Scan the data. Collect each line that contains the word "piece".

● ● ●

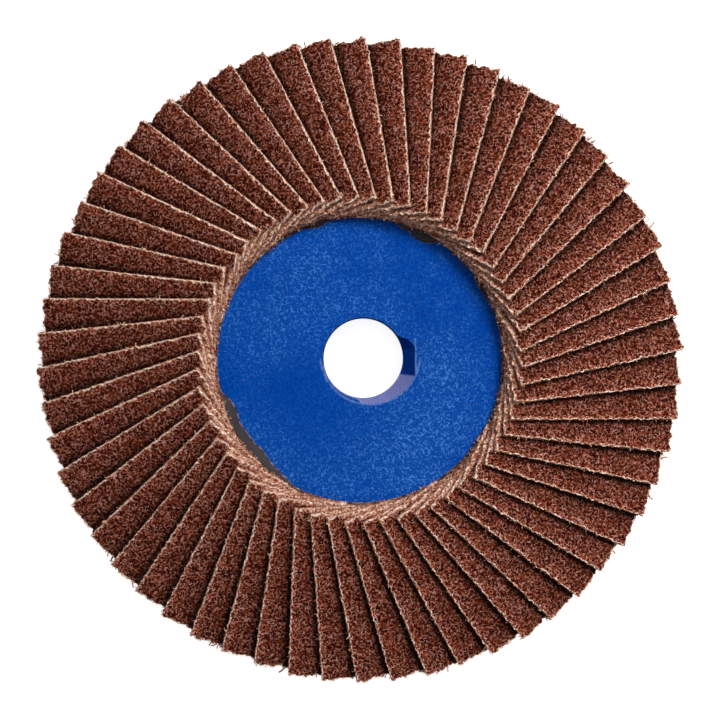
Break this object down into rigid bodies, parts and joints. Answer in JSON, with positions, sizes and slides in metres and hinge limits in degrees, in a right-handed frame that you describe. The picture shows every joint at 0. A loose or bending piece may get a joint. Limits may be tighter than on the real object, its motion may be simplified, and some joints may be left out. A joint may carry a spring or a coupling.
{
  "type": "flap disc",
  "caption": "Abrasive flap disc for an angle grinder: a flat-centred conical plastic backing plate carries a resin-set fan of overlapping coarse cloth flaps.",
  "frame": {"origin": "centre of the arbor hole at the back clamping seat", "axes": "+Z along the arbor axis towards the work, out of the grinding side; +X and +Y across the disc"},
  "size_m": [0.18, 0.18, 0.0194],
  "materials": {
    "backing_plate": "satin, lightly dusted",
    "adhesive": "smooth cured resin",
    "abrasive_cloth": "coarse reddish brown grain on cream cloth"
  },
  "bodies": {
    "root": {"backing_plate": "backing_plate", "adhesive": "adhesive", "flap_01": "abrasive_cloth", "flap_02": "abrasive_cloth", "flap_03": "abrasive_cloth", "flap_04": "abrasive_cloth", "flap_05": "abrasive_cloth", "flap_06": "abrasive_cloth", "flap_07": "abrasive_cloth", "flap_08": "abrasive_cloth", "flap_09": "abrasive_cloth", "flap_10": "abrasive_cloth", "flap_11": "abrasive_cloth", "flap_12": "abrasive_cloth", "flap_13": "abrasive_cloth", "flap_14": "abrasive_cloth", "flap_15": "abrasive_cloth", "flap_16": "abrasive_cloth", "flap_17": "abrasive_cloth", "flap_18": "abrasive_cloth", "flap_19": "abrasive_cloth", "flap_20": "abrasive_cloth", "flap_21": "abrasive_cloth", "flap_22": "abrasive_cloth", "flap_23": "abrasive_cloth", "flap_24": "abrasive_cloth", "flap_25": "abrasive_cloth", "flap_26": "abrasive_cloth", "flap_27": "abrasive_cloth", "flap_28": "abrasive_cloth", "flap_29": "abrasive_cloth", "flap_30": "abrasive_cloth", "flap_31": "abrasive_cloth", "flap_32": "abrasive_cloth", "flap_33": "abrasive_cloth", "flap_34": "abrasive_cloth", "flap_35": "abrasive_cloth", "flap_36": "abrasive_cloth", "flap_37": "abrasive_cloth", "flap_38": "abrasive_cloth", "flap_39": "abrasive_cloth", "flap_40": "abrasive_cloth", "flap_41": "abrasive_cloth", "flap_42": "abrasive_cloth", "flap_43": "abrasive_cloth", "flap_44": "abrasive_cloth", "flap_45": "abrasive_cloth", "flap_46": "abrasive_cloth", "flap_47": "abrasive_cloth", "flap_48": "abrasive_cloth", "flap_49": "abrasive_cloth", "flap_50": "abrasive_cloth", "flap_51": "abrasive_cloth", "flap_52": "abrasive_cloth", "flap_53": "abrasive_cloth", "flap_54": "abrasive_cloth", "flap_55": "abrasive_cloth", "flap_56": "abrasive_cloth", "flap_57": "abrasive_cloth", "flap_58": "abrasive_cloth"}
  },
  "joints": []
}
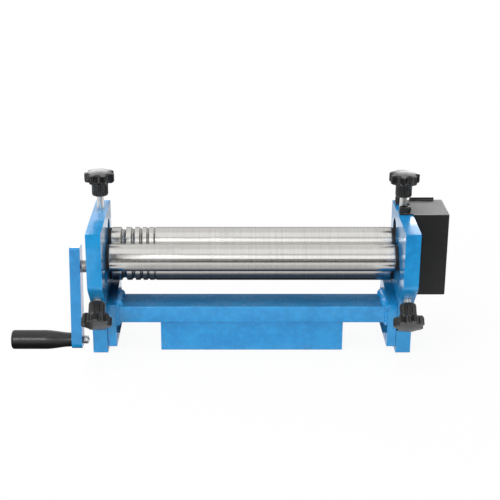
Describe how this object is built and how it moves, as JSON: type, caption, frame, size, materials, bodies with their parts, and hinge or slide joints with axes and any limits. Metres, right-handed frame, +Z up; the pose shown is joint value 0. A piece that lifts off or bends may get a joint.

● ● ●

**Answer below**.
Break this object down into rigid bodies, parts and joints. Answer in JSON, with positions, sizes and slides in metres and hinge limits in degrees, in a right-handed frame that you describe. The picture shows every joint at 0. A loose or bending piece may get a joint. Limits may be tighter than on the real object, its motion may be simplified, and some joints may be left out. A joint may carry a spring or a coupling.
Describe how this object is built and how it moves, as JSON: type, caption, frame, size, materials, bodies with their parts, and hinge or slide joints with axes and any limits. Metres, right-handed frame, +Z up; the pose shown is joint value 0. A piece that lifts off or bends may get a joint.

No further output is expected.